>> BEGIN Provided data

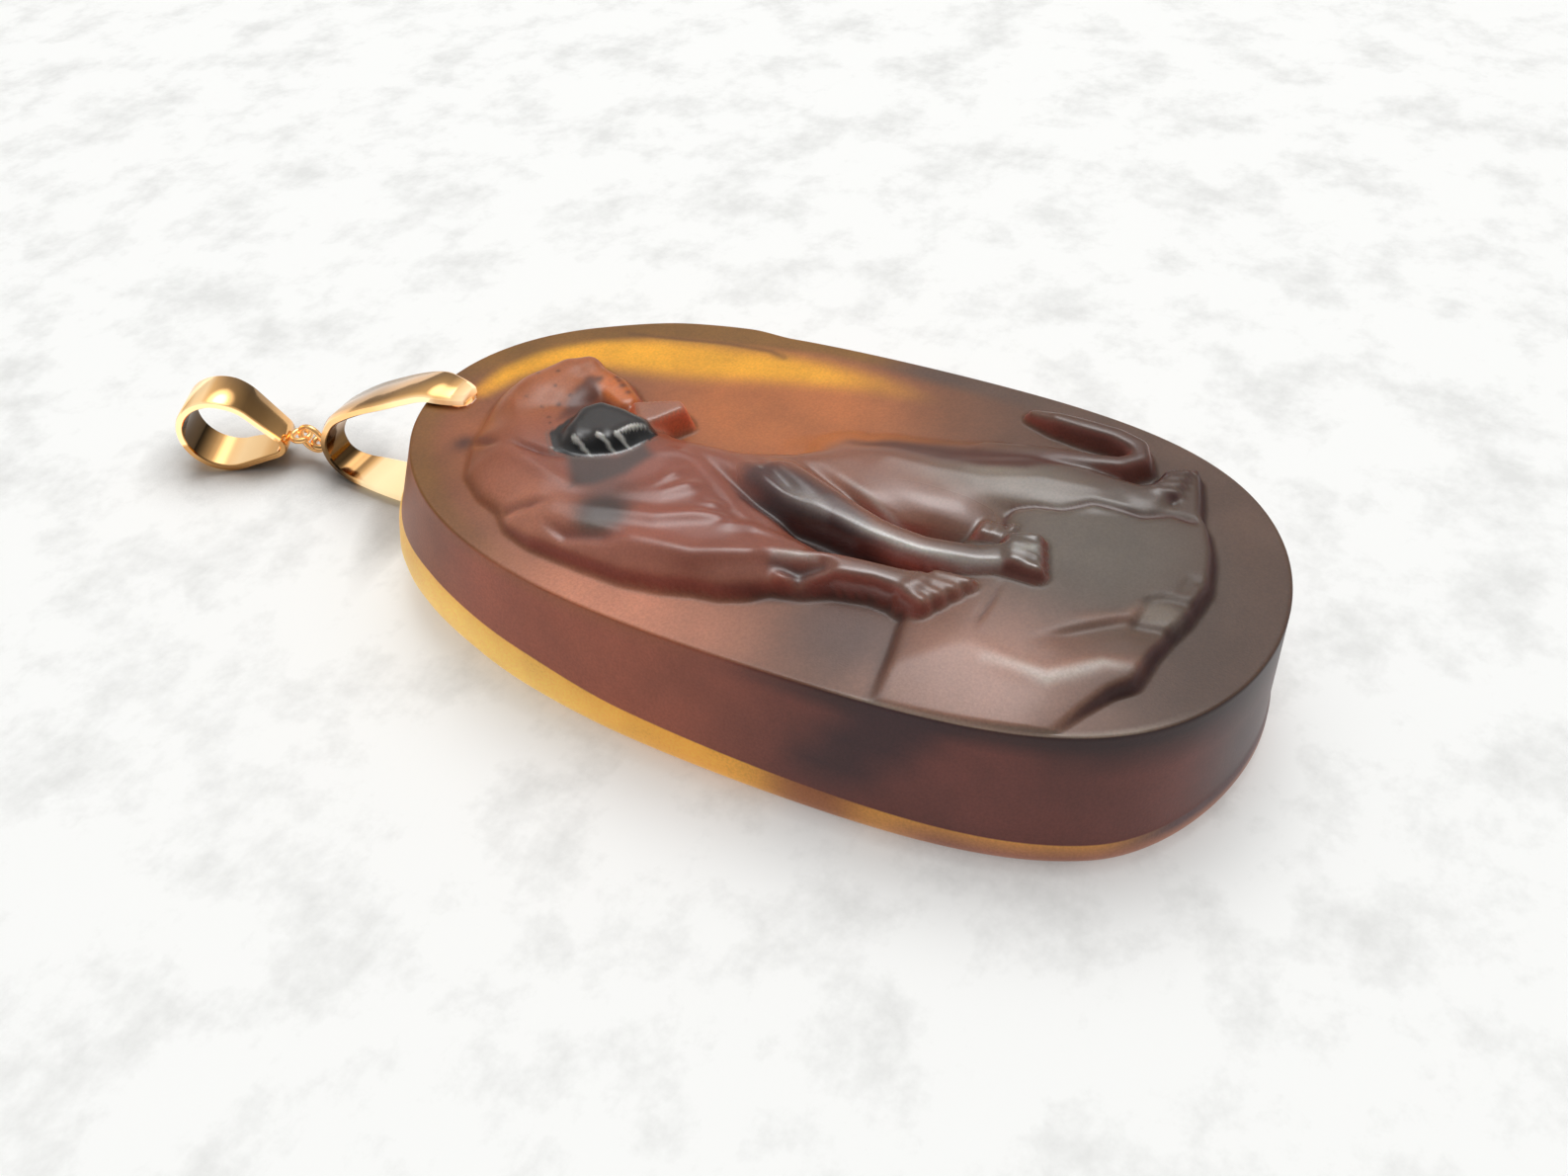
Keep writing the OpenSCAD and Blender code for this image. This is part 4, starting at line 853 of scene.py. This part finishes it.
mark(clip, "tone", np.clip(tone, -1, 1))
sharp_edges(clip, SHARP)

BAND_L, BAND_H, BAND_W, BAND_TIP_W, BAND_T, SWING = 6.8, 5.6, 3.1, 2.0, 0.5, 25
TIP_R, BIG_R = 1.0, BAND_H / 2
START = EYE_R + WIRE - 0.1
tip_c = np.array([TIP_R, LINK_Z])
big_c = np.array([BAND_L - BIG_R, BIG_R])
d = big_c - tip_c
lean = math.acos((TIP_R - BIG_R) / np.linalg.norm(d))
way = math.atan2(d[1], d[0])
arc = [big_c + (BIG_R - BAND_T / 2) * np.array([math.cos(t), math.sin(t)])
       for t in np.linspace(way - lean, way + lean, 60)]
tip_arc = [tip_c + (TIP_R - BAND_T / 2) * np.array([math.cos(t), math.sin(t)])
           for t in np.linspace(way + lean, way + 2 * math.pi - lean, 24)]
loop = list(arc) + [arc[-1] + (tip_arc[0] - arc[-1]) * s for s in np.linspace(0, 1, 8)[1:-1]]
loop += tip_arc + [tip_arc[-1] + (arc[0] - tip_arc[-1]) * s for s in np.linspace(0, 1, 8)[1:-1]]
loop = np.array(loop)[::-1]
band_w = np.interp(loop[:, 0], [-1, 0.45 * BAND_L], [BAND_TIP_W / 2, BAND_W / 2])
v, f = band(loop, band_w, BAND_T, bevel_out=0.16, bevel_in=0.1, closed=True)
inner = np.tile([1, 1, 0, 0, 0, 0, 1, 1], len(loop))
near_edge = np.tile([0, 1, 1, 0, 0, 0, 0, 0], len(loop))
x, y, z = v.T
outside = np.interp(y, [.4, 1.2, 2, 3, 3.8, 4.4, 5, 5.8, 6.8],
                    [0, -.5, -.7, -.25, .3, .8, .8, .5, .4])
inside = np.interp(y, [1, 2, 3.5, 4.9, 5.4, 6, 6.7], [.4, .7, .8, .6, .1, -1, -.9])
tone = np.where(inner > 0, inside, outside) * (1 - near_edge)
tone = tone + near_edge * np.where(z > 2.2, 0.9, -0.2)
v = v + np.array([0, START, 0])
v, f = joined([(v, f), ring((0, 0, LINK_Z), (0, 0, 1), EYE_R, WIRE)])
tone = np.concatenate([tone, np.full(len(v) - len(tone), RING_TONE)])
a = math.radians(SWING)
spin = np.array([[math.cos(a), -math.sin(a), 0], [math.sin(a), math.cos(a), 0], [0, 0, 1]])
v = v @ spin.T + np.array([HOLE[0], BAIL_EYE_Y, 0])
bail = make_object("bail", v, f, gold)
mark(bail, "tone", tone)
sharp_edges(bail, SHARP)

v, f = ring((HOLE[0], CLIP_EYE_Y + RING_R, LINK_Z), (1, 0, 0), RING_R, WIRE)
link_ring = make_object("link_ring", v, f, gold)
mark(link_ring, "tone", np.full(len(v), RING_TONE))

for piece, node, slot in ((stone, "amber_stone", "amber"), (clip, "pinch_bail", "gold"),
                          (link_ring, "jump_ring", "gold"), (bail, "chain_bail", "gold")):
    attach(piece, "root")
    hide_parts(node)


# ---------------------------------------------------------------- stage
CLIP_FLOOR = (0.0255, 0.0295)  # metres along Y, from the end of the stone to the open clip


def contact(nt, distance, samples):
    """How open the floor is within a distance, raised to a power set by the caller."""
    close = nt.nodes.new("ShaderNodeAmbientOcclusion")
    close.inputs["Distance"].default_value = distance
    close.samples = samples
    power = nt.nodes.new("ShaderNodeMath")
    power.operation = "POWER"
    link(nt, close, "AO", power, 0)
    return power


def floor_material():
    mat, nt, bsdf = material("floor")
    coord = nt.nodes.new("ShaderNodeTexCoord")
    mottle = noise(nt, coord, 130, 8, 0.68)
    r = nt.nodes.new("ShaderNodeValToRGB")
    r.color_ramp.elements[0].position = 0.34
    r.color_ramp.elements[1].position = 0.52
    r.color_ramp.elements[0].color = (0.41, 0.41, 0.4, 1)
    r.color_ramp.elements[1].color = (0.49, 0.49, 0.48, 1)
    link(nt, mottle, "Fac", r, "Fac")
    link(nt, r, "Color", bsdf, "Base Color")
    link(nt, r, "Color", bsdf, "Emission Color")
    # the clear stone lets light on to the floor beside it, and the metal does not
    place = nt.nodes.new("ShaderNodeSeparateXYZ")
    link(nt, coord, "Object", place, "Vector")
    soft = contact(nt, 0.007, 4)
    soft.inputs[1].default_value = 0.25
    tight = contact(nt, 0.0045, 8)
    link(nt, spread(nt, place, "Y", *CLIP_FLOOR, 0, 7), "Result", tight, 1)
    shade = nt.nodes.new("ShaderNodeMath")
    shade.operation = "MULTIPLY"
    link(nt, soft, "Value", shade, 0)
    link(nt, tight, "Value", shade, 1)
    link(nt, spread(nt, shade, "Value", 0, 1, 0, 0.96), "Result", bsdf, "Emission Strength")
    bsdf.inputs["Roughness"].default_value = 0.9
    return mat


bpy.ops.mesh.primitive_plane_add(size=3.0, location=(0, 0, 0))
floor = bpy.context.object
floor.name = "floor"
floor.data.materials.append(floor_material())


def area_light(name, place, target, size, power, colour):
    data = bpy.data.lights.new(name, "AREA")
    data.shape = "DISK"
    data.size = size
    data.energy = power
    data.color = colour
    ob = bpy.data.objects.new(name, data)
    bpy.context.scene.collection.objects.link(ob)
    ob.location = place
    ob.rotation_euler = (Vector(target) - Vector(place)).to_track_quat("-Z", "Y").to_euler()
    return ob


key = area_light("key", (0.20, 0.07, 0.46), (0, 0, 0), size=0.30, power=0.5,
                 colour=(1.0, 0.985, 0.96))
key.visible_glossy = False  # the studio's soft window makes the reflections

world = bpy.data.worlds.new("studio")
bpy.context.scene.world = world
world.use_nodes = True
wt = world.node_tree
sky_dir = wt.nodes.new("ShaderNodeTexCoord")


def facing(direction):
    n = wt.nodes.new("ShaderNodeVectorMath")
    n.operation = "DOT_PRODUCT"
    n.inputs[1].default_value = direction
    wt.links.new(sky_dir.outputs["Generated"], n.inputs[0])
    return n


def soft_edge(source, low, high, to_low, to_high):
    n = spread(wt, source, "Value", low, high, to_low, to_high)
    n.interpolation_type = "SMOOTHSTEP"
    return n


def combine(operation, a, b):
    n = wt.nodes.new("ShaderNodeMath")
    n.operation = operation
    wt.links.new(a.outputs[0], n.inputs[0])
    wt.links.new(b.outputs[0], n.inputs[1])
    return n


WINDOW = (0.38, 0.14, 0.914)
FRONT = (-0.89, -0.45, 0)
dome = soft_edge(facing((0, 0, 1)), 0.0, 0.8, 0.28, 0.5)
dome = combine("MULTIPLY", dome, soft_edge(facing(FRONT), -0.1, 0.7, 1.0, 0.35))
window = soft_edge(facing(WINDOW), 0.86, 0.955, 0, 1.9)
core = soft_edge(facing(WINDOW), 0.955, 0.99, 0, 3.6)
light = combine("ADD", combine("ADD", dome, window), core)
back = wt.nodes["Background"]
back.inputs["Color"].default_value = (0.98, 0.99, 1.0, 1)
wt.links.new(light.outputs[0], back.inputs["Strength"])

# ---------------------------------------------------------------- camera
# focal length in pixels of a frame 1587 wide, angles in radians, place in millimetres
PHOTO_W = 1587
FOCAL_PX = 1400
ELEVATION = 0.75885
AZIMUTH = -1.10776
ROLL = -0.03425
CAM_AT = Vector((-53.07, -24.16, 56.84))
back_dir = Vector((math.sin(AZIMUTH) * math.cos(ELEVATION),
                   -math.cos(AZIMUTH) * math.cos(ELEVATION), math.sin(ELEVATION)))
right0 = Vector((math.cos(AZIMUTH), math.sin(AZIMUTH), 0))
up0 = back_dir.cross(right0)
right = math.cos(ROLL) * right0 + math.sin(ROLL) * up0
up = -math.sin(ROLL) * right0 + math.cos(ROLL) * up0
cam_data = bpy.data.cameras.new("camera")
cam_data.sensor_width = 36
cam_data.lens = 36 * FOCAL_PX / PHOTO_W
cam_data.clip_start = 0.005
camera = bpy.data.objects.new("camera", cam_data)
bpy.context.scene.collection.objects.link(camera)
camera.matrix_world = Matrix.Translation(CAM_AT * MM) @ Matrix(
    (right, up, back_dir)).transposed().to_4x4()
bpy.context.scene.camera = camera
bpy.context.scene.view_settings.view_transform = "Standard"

>> END Provided data

Given task: Show every line from the listing above in which the string "piece" appears.

Right answer:
for piece, node, slot in ((stone, "amber_stone", "amber"), (clip, "pinch_bail", "gold"),
    attach(piece, "root")